The importance of great copywriting on shopping sites

I know that most bloggers tend to just write about blogging unto itself, but today, in honor of the fact that we’re right in the heart of the Christmas Holiday buying season, I’d like to talk about what makes a good online store, and how so many companies do such a poor job that they are losing sales left and right.
I’ll start out by showing what is perhaps one of the worst online stores I’ve seen in a while, Sled Warehouse. Don’t tip off my son, but we’re looking for a tri-ski sled for him because he’s just that kind of young lunatic and we have a nice sledding hill right behind our house. Digging around, we found two locations online that had the kind of sled we sought, Sled Warehouse and Highlights for Kids.


But while Highlights has a reasonable page of information for their PT Blaster Sled, Sled Warehouse seems to have forgotten the entire area of product descriptions. See for yourself by going to this page and clicking on the “PT Blaster” image.
You’re doubtless expecting some useful information about the product, perhaps a description of its components, ideally a customer review or two, and a larger picture. That’s not what you get, though, and that’s why their site is so poor and why I would be unsurprised to find that they have a very low visitor to customer conversion rate.
Now, while we’re looking at product descriptions, it’s worth pointing out that as companies have gone online, they seem to generally have forgotten how to write compelling descriptions of products. Exhibit A is Sharper Image (Nasdaq: SHRP), a generally troubled company anyway, but am I the only one who remembers getting these splendid catalogs with personal descriptions of each of the featured products by [recently ousted/resigned] founder Richard Thalheimer?
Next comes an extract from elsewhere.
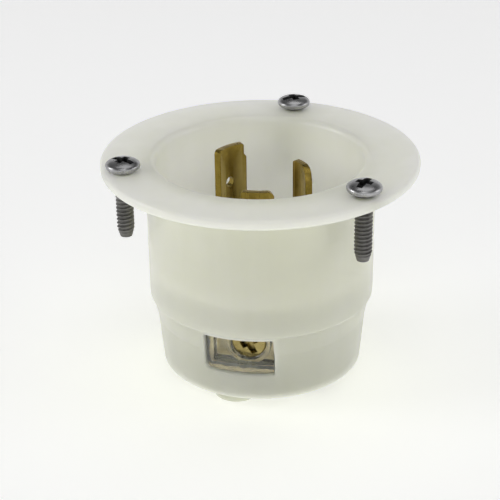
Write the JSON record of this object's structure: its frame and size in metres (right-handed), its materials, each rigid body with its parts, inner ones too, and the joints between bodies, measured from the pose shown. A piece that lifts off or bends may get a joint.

Now their site is yet another database-driven shopping destination that’s just as boring as all the others.
Consider this cool 7-inch portable DVD player, which should be incredibly easy to write about. But as you see if you go to the page, the site doesn’t even have a description, instead just including a tedious set of bullet points highlighting features.
Didn’t the online team at Sharper Image get the memo that people buy solutions, not features? Sheesh.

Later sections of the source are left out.